The management service handles persistence, status updates, retry logic with exponential back‑off, and a compensation task that periodically re‑sends failed messages. The compensation task is scheduled with Spring @Scheduled and guarded by a Redisson distributed lock to avoid concurrent executions.

@Configuration
@EnableScheduling
@RequiredArgsConstructor
public class ScheduleJobAutoConfiguration {
    private final TransactionalMessageManagementService managementService;
    private final RedissonClient redisson = Redisson.create();

    @Scheduled(fixedDelay = 10000)
    public void transactionalMessageCompensationTask() throws Exception {
        RLock lock = redisson.getLock("transactionalMessageCompensationTask");
        if (lock.tryLock(5, 300, TimeUnit.SECONDS)) {
            try {
                long start = System.currentTimeMillis();
                log.info("开始执行事务消息推送补偿定时任务...");
                managementService.processPendingCompensationRecords();
                long delta = System.currentTimeMillis() - start;
                if (delta < 5000) {
                    Thread.sleep(5000 - delta);
                }
                log.info("执行事务消息推送补偿定时任务完毕,耗时:{} ms...", delta);
            } finally {
                lock.unlock();
            }
        }
    }
}

A mock business service demonstrates usage: within a @Transactional method an order is inserted via JdbcTemplate, a JSON payload is built, and TransactionalMessageService.sendTransactionalMessage is called with a DefaultDestination and DefaultTxMessage.

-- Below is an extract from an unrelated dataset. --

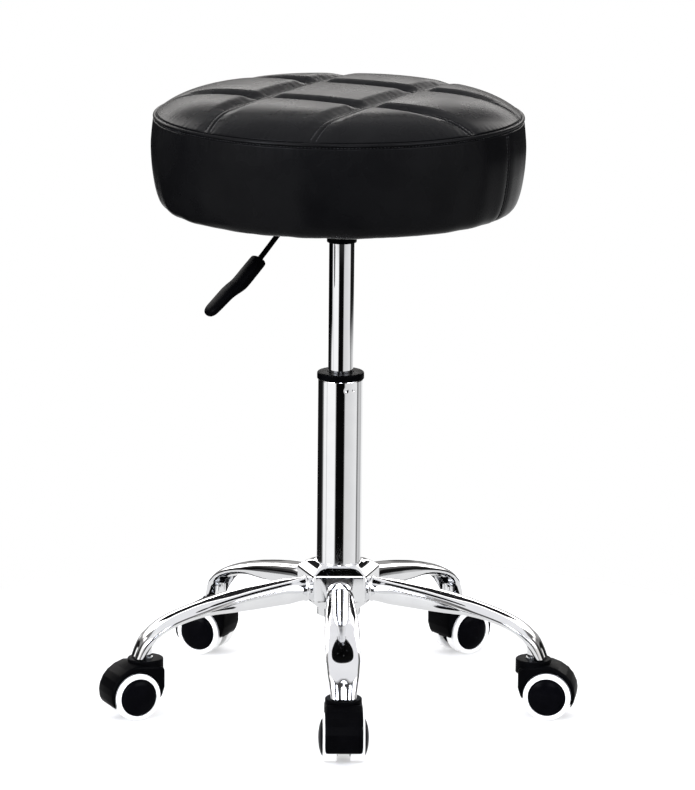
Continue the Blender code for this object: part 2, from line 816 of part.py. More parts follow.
def build_seat(materials):
    seat = make_empty("seat_frame")
    cushion = make_empty("cushion_frame", (SEAT_OFFSET, 0.0, 0.0), parent=seat)
    place("seat_top_panel", make_top_panel(), materials["leatherette"], cushion)
    place("seat_side_band", make_side_band(), materials["leatherette"], cushion)
    place("seat_foam", make_foam(), materials["foam"], cushion)
    place("seat_board", make_board(), materials["plywood"], cushion)
    place("mounting_plate", make_mounting_plate(), materials["black_steel"], seat)
    screw = make_screw()
    for number, (x, y) in enumerate(screw_points(), start=1):
        place(f"mounting_screw_{number}", screw, materials["zinc"], seat, (x, y, 0.5611))
    pivot = (
        LEVER_PIVOT_RADIUS * math.cos(LEVER_ANGLE),
        LEVER_PIVOT_RADIUS * math.sin(LEVER_ANGLE),
        LEVER_Z,
    )
    lever = make_empty("lever_pivot", pivot, LEVER_ANGLE, seat)
    place("lever_rod", make_lever_rod(), materials["black_steel"], lever)
    place("lever_grip", make_lever_grip(), materials["black_plastic"], lever)


def build_lift(materials):
    lift = make_empty("lift_axis")
    place("stand_tube", make_stand_tube(), materials["chrome"], lift)
    place("guide_bush", make_guide_bush(), materials["black_plastic"], lift)
    place("pressure_tube", make_pressure_tube(), materials["chrome"], lift)
    place("piston_rod", make_piston_rod(), materials["bright_steel"], lift)
    place("retaining_clip", make_retaining_clip(), materials["zinc"], lift)
    place("thrust_bearing", make_thrust_bearing(), materials["bright_steel"], lift)
    pin_top = LEVER_Z - LEVER_ROD_RADIUS - 0.0004
    place("valve_pin", make_valve_pin(), materials["brass"], lift, (0.0, 0.0, pin_top))


def build_base(materials):
    place("hub", make_hub(), materials["chrome"])
    leg = make_leg()
    meshes = {
        "stem": make_stem(),
        "hood": make_hood(),
        "axle": make_axle(),
        "core_l": make_wheel_core(-1.0),
        "core_r": make_wheel_core(1.0),
        "tread_l": make_tread(-1.0),
        "tread_r": make_tread(1.0),
    }
    axle_place = (0.0, AXLE_Y, WHEEL_RADIUS)
    for index in range(LEG_COUNT):
        number = index + 1
        turn = 2.0 * math.pi * index / LEG_COUNT
        place(f"leg_{number}", leg, materials["chrome"], turn=turn)
        spot = (STEM_CIRCLE * math.sin(turn), -STEM_CIRCLE * math.cos(turn), 0.0)
        swivel_turn = turn + math.radians(SWIVEL_ANGLES[index])
        swivel = make_empty(f"caster_{number}_swivel", spot, swivel_turn)
        place(f"caster_{number}_stem", meshes["stem"], materials["zinc"], location=spot, turn=turn)
        place(f"caster_{number}_hood", meshes["hood"], materials["black_plastic"], swivel)
        place(f"caster_{number}_axle", meshes["axle"], materials["bright_steel"], swivel, axle_place)
        for side in ("l", "r"):
            core_name = f"caster_{number}_wheel_{side}"
            tread_name = f"caster_{number}_tread_{side}"
            place(core_name, meshes["core_" + side], materials["gloss_plastic"], swivel, axle_place)
            place(tread_name, meshes["tread_" + side], materials["white_tread"], swivel, axle_place)


def main():
    clear_scene()
    materials = {
        "leatherette": make_material("leatherette", (0.012, 0.012, 0.013), 0.42, 0.0),
        "foam": make_material("foam", (0.75, 0.68, 0.45), 0.95, 0.0),
        "plywood": make_material("plywood", (0.55, 0.38, 0.22), 0.75, 0.0),
        "black_steel": make_material("black_steel", (0.010, 0.010, 0.011), 0.38, 0.0),
        "black_plastic": make_material("black_plastic", (0.010, 0.010, 0.011), 0.45, 0.0),
        "gloss_plastic": make_material("gloss_plastic", (0.010, 0.010, 0.011), 0.22, 0.0),
        "white_tread": make_material("white_tread", (0.80, 0.79, 0.77), 0.45, 0.0),
        "chrome": make_material("chrome", (0.86, 0.87, 0.89), 0.05, 1.0),
        "bright_steel": make_material("bright_steel", (0.62, 0.63, 0.65), 0.25, 1.0),
        "zinc": make_material("zinc", (0.66, 0.67, 0.68), 0.30, 1.0),
        "brass": make_material("brass", (0.78, 0.60, 0.28), 0.30, 1.0),
    }
    build_seat(materials)
    build_lift(materials)
    build_base(materials)
    bpy.context.view_layer.update()


main()
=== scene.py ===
"""Looks of the rolling salon stool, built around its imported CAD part.

Everything is in metres in the part's own frame: +Z up, the floor at z = 0, leg 1 towards -Y.
"""

import json
import math

import bmesh
import bpy
import numpy as np
from mathutils import Matrix, Vector
from mathutils.geometry import delaunay_2d_cdt


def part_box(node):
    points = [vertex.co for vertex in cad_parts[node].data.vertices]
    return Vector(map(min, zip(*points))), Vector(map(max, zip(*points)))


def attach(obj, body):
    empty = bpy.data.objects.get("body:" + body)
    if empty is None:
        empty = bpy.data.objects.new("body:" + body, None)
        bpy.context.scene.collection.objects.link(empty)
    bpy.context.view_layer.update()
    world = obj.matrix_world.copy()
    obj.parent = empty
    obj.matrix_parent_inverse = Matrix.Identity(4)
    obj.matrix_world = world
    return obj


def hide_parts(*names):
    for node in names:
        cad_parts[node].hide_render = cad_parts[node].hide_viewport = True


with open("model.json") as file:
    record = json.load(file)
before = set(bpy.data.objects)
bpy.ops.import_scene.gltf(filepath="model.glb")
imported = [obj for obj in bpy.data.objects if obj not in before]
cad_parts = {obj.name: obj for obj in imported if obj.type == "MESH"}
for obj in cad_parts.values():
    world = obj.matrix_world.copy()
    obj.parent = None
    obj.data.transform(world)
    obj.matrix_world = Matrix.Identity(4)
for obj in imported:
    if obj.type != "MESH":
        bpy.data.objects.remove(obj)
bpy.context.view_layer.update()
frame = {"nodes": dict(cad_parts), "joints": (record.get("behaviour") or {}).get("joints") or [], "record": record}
joints = {joint["name"]: joint for joint in frame["joints"]}
TAU = 2.0 * math.pi
MM = 0.001


# ---------------------------------------------------------------- small tools


def smooth_step(value):
    value = np.clip(value, 0.0, 1.0)
    return value * value * (3.0 - 2.0 * value)


def hump(value, width):
    return np.exp(-((value / width) ** 2))


def in_mm(points):
    """Points written in millimetres, as metres."""
    return [tuple(value * MM for value in point) for point in points]


def fifth_turn(index):
    """Turn from the first leg to another one."""
    return Matrix.Rotation(TAU * index / 5, 4, "Z")


def tilt(degrees, axis):
    return Matrix.Rotation(math.radians(degrees), 4, axis)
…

The log shows successful order persistence and asynchronous message delivery.

In summary, the article presents a complete, low‑impact transactional messaging framework for microservices, covering design rationale, database layout, Spring‑based code, compensation handling, and scheduling, enabling reliable asynchronous communication while preserving eventual consistency.